Company President Masuzo Furukawa, whose office is entered through an anime-like tube with round, orange electronic doors, is direct about the reason: "If it's Japanese, the world wants it. Japan is hot.''
Even as this country of 127 million has lost its status as a global economic superpower and the national confidence has been sapped by a 13-year economic slump, Japan is reinventing itself this time as the coolest nation on Earth.
Worldwide obsession
"Japan is finding a new place in the world, and new benefits, through the worldwide obsession with its culture especially pop culture,'' said Tsutomu Sugiura, director of the Marubeni Research Institute. "The global embrace of things Japanese has given us a new kind of influence, different than what Japan once had, but influence nonetheless.''
A new crop of internationally famous architects have led Japan's emergence as a force in international design.

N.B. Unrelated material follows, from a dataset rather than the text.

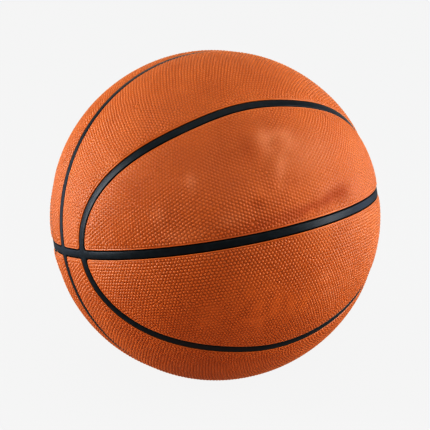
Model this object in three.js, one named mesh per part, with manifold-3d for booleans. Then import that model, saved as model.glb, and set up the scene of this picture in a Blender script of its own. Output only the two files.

Takashi Murakami, whose "superflat'' art movement has earned him the reputation as a new Andy Warhol, inaugurated a whimsical, high-profile, anime-like sculpture at Rockefeller Center this autumn. His playful works on canvas, scooped up mainly by foreign buyers, have fetched prices near $600,000 at New York art auctions. Louis Vuitton designer Marc Jacobs collaborated with Murakami to create a series of Vuitton handbags.
Rei Kawakubo, who established Comme des Garcons, and the houses of Issey Miyake and Yohji Yamamoto have for years been at the top of international fashion. But they now hold court alongside younger Japanese designers such as Jun Takahashi of the Undercover label, dubbed by several leading fashion editors as the hottest breakout designer in years.
Japan's culture of kawaii, or cute, epitomised by playful designs in ice cream colours such as cherry-blossom pink and tea green, is increasingly as recognisable around the world as Americana. France's Pierre Herme, the Paris dessert chef and retailer, picked kawaii as the theme for his autumn/winter 2003 designs.
Sushi, once an urban trend, has become as globally ubiquitous as the Big Mac. Brazil's Veja magazine reported recently that there are now more sushi restaurants than Brazilian barbeques in Sao Paulo, South America's largest city. And in Paris, on the Rue de la Gaite, the entire street has filled with sushi restaurants over just the past two years, said Patrice Jorland, cultural attache at the French Embassy in Tokyo.
Even traditional Japanese culture, which long ago influenced the French Impressionists and furniture design in Europe, is reaching farther afield. A school of ikebana, Japanese flower arranging, recently opened in South Africa, and ikebana conventions have been held in Zimbabwe and Taiwan. And a tea-ceremony school recently opened in Nova Scotia.
Original anime cels
Inside the anime department store, Andy, a 42-year-old from London, was buying dozens of original anime cels paintings on transparent plastic sheets used to create an animation for his own collection and resale at home. One cel frame depicted a doe-eyed young man who looked like a character from "G-Force,'' a Japanese cartoon popular in the United States during the 1980s. "Forget it; this character is much newer,'' he said. "If that were really 'G-Force,' it would be vintage. We're talking eight times the price, more, back in London.''
Lighter-fare manga and anime franchises such as Pokemon, translated into more than 30 languages and available in 65 countries, are still hugely popular and contributing to the global fascination with Japan's youth culture. But around the world, Japan is not just about Hello Kitty anymore. Shonen Jump, a leading Japanese comic, was launched in the US last year and has reached a monthly circulation of 540,000. Video games with Japanese themes, such as Tenchu and The Way of the Samurai, rank among the hottest sellers worldwide.
"There are millions of kids around the world listening to the Japanese language, when they play a video game,'' said Noriyuki Asakura, a former "J-pop'' star who composes musical scores for Sony PlayStation video games.
The mania has also touched Hollywood. Spoken partly in Japanese and with a long anime sequence, Quentin Tarantino's hit Kill Bill incorporates Japan's ancient traditions and Tokyo's modern pop culture in an homage to Japanese coolness. Tom Cruise joined a host of celebrated Japanese actors in the new epic The Last Samurai. And the costumes and atmosphere of the recently concluded Matrix series were rooted primarily in Japanese manga.
A record three million people around the world are now studying the Japanese language, compared with only 127,000 in 1997, according to the Japan Foundation and Marubeni Research Institute.